Driving further south we stopped overnight at the Naivasha Country Club on Lake Naivasha, where we saw our first hippos, and I had a good soak in a bubble bath.
Then on to the Maasai Mara, the Kenyan name for the Serengeti, with 2 nights at Keekorok Lodge where young Maasai men put on a dance for us, and zebra and waterbuck grazed on the lawn in front of my cabin while I sat on the porch and read before bed.
On the seventh morning we returned to the Nairobi Safari Club and said a sad good bye to our new friends. Spent the afternoon at the city market, which brought back memories of shopping in Ecuador and the Dominican Republic. By this time [we] were into the swing of things, and made many good buys.
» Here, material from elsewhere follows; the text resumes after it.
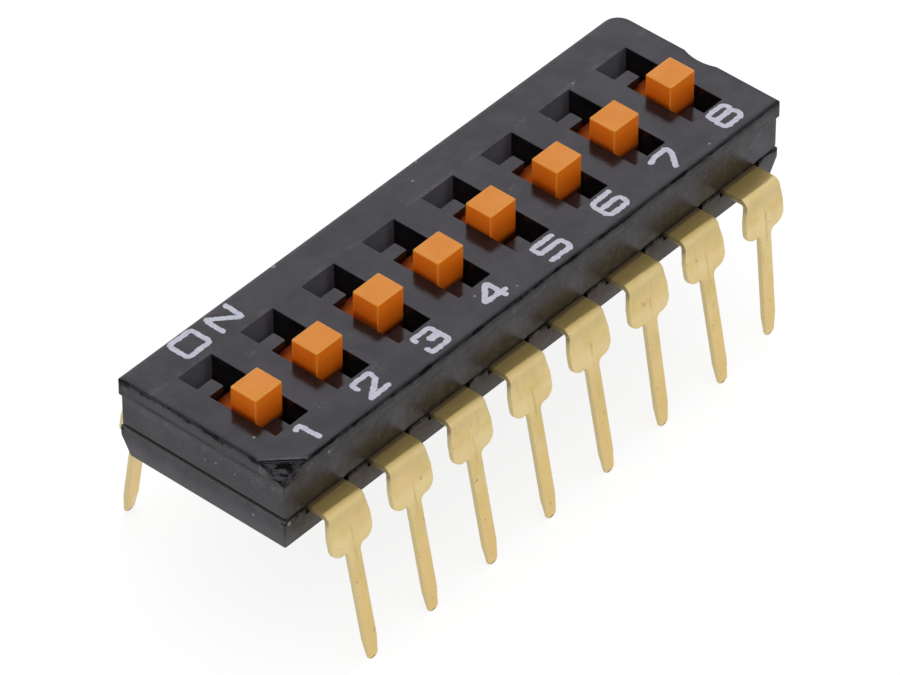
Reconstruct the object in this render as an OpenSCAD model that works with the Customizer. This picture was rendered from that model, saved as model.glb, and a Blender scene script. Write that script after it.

We three flew out the next morning, heading South toward the Tanzania border, to Amboseli and the most elegant place I've ever stayed, Tortilis Tented Camp. Our driver there, Letaloi, a wonderful man, got as excited as we did when we saw animals and birds. After we had observed the bird or animal for a while he would hand us a field guide so that we could read and learn about the species. He took us all kinds of crazy places; off the tracks and up hilltops, to the edge of a lake, and I think, into Tanzania, raced a rain storm back to camp, and won! When we told him, Giraffes this morning, please..he found giraffes, when we told him we needed 2 more Masai beaded belts for Christmas presents, he pulled up to the entrance of a Masai village and arranged for our shopping.
The last evening we ended our game drive on a hilltop for a Sundowner, (Happy Hour, complete with hors d'oeuvres and my dark rum with lime,) with others from the camp and the inevitable Maasai.
The villages and costumes you see in the Geographic and on Discovery are for real, not just for pictures. Driving along the highways and game tracks you often see cattle and a red clad Maasai along the road or off in the distance.
The safari was a most marvelous experience, one that everyone should have! I don't think it can be topped! And when you go, stay in tented camps; they are very special.